You can search with a motif.  Searching for a group of CDRs, specific peptide patterns or SNPs has never been simpler.  


Motif syntax

The extensive syntax is as follow:

  • A letter matching itself (ambiguity characters are expanded)
  • . (dot) for any letter
  • ? for the previous entity 0 or 1 time
  • * for the previous entity 0 or more times
  • + for the previous entity 1 or more times
  • [ ] which contains a list of alternative letters
  • [^] means do not match any of the characters after the ^
  • ( ) to group entities
  • (|) for alternatives
  • {n} where n is a number.  Previous entity matches n times exactly.
  • {n,m} where n and m are numbers.  Previous entity at least n times and at most m times.  n or m can be empty, meaning any number. {1,5}: from 1 to 5 times.
  • ^ meaning must start with: ^ATC: must start with ATC
  • $ meaning must stop with
  • DNA and amino acid ambiguity characters are fully expanded.  For instance DNA ambiguity B (meaning all but A) is expanded to [BCGTU], T and U are expanded to [TU], …
  •  \X is a special case.  For motif searches against proteins, it will match an X. This notation only works as \X, i.e. not with \P or \A.


Search examples:

A simple motif with an alternative amino acid:

[EK]FWEVISDEHGIDPS

3 CDRs with any space in between:

SYWMY.*RIDPNSGSTKYNEKFKN.*DYRKGLYAMDY

Note that .* means any space including none.

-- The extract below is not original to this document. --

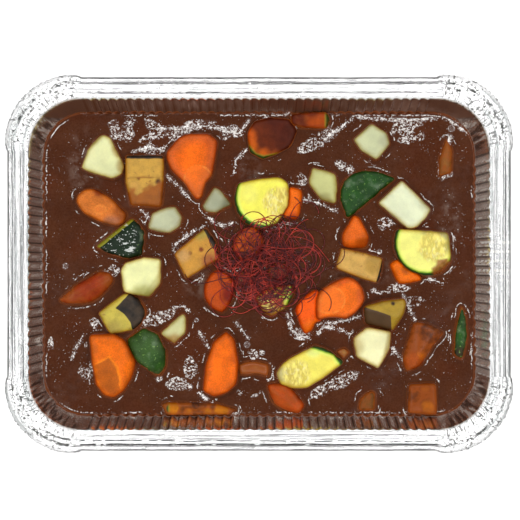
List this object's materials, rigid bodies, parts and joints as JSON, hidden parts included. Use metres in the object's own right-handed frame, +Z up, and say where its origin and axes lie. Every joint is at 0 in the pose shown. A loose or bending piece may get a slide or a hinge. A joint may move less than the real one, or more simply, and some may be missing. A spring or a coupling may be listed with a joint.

Starting alternate triplets (one of which is ambiguous), one to four H or W:

^(DYR|SYW|W.W)EVISDE[HW]{1,4}GID

An exact sequence (starts with ^, ends with $):

^RIDPNSGSTKYNEKFKN$

A list of mutations: S24G, S33T, S53G, S78N, S101N, G128A and L217Q

>motif_WT

^.{23}S.{8}S.{19}S.{24}S.{22}S.{26}G.{88}L

>motif_MUT

^.{23}G.{8}T.{19}G.{24}N.{22}N.{26}A.{88}Q

>motif_BOTH

^.{23}[SG].{8}[ST].{19}[SG].{24}[SN].{22}[SN].{26}[GA].{88}[LQ]


When is a motif search (unexpectedly) useful?

Here are a few cases where a motif search is useful that you might not have thought of:

  • Using an extremely short sequence.  Blast cannot use amino acid sequences shorter than 4 residues.  So to search with a 3 amino acid sequence, you need to use the motif search
  • Are you looking for cases where your exact sequence is found ?  Just use the motif search and add ^ at the beginning of your sequence and $ at the end.
  • Similarly if you are looking for cases where your sequence is found exactly or included in a larger sequence, just use the query sequence as is.